Right after this ruling, four private citizens from Colorado filed a federal action arguing that their rights under the Elections Clause were violated. They were not involved in the state lawsuit, but their argument was that the first redistricting was not valid because the Elections Clause says that only the Legislature can prescribe such things, not the court. The District Court first said that it didn’t have jurisdiction to hear this case, but last year the Supremes vacated that decision and told the District Court it did.

So on a second go-round, the District Court took a closer look at things and found that the citizens did have standing to bring their claims. However, the court said the lawsuit was barred by issue preclusion.

Issue what-now? Issue preclusion. Essentially, the District Court said that this issue was already decided in the state lawsuit, with the Colorado Supremes rejected the argument that the Elections Clause was violated. Thus:

[T]he plaintiffs “stand in privity with the Secretary of State and the General Assembly,” who were on the losing side in the [Colorado] litigation.

So what do the Supremes have to say? Most of the decision is a history lesson. The Court begins by reminding us that plaintiffs must have standing to bring a lawsuit, as this is one of the required components of the requirement that there be a “case or controversy.” Standing “requires a plaintiff to demonstrate the now-familiar elements of injury in fact, causation, and redressability.” The Court then goes on to discuss several prior decisions:

“We have consistently held that a plaintiff raising only a generally available grievance about government - claiming only harm to his and every citizen’s interest in proper application of the Constitution and laws, and seeking relief that no more directly and tangibly benefits him than it does the public at large - does not state an Article III case or controversy.

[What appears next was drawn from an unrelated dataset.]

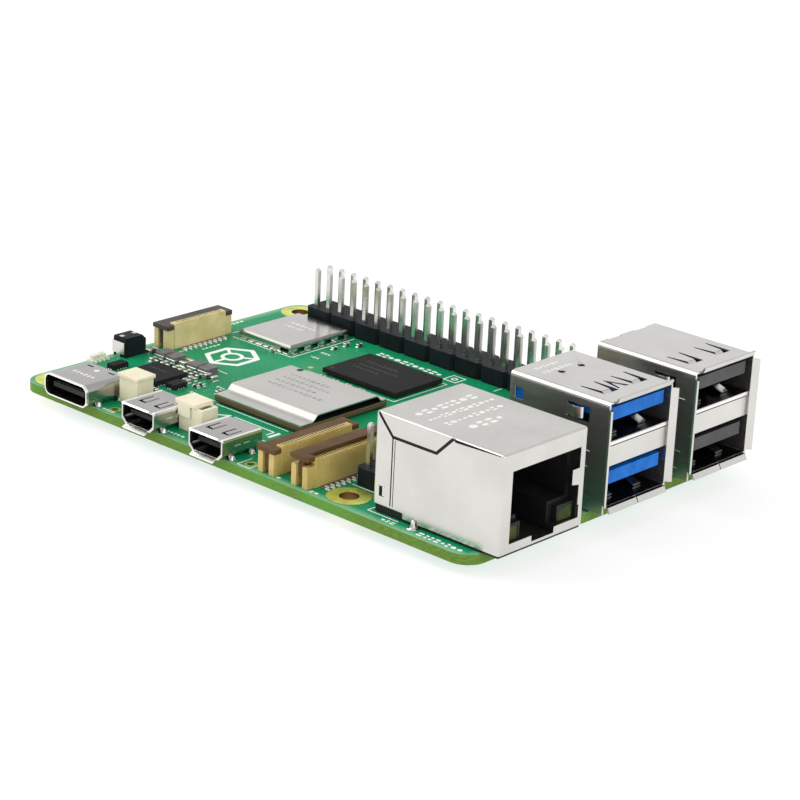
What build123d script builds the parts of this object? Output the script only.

For example, in 1992, the Supremes rejected a case where a citizen tried to challenge the procedure used in ratifying the Nineteenth Amendment. Similarly, the Court has dismissed citizen lawsuits: (i) challenging judicial appointments allegedly made in violation of the Constitution; (ii) claiming that the Feds violated the Constitution by failing to disclose CIA expenditures; and (iii) arguing that Congressmen who were also in the military Reserves were violating the Constitution.

The Supremes say that the current case is just like all of these, because the plaintiff citizens don’t have any specific or personal injury, and their only alleged injury is that the Elections Clause has not been filed:

This injury is precisely the kind of undifferentiated, generalized grievance about the conduct of government that we have refused to countenance in the past. It is quite different from the sorts of injuries alleged by plaintiffs in voting rights cases where we have found standing.

In other words, “get outta’ my court!”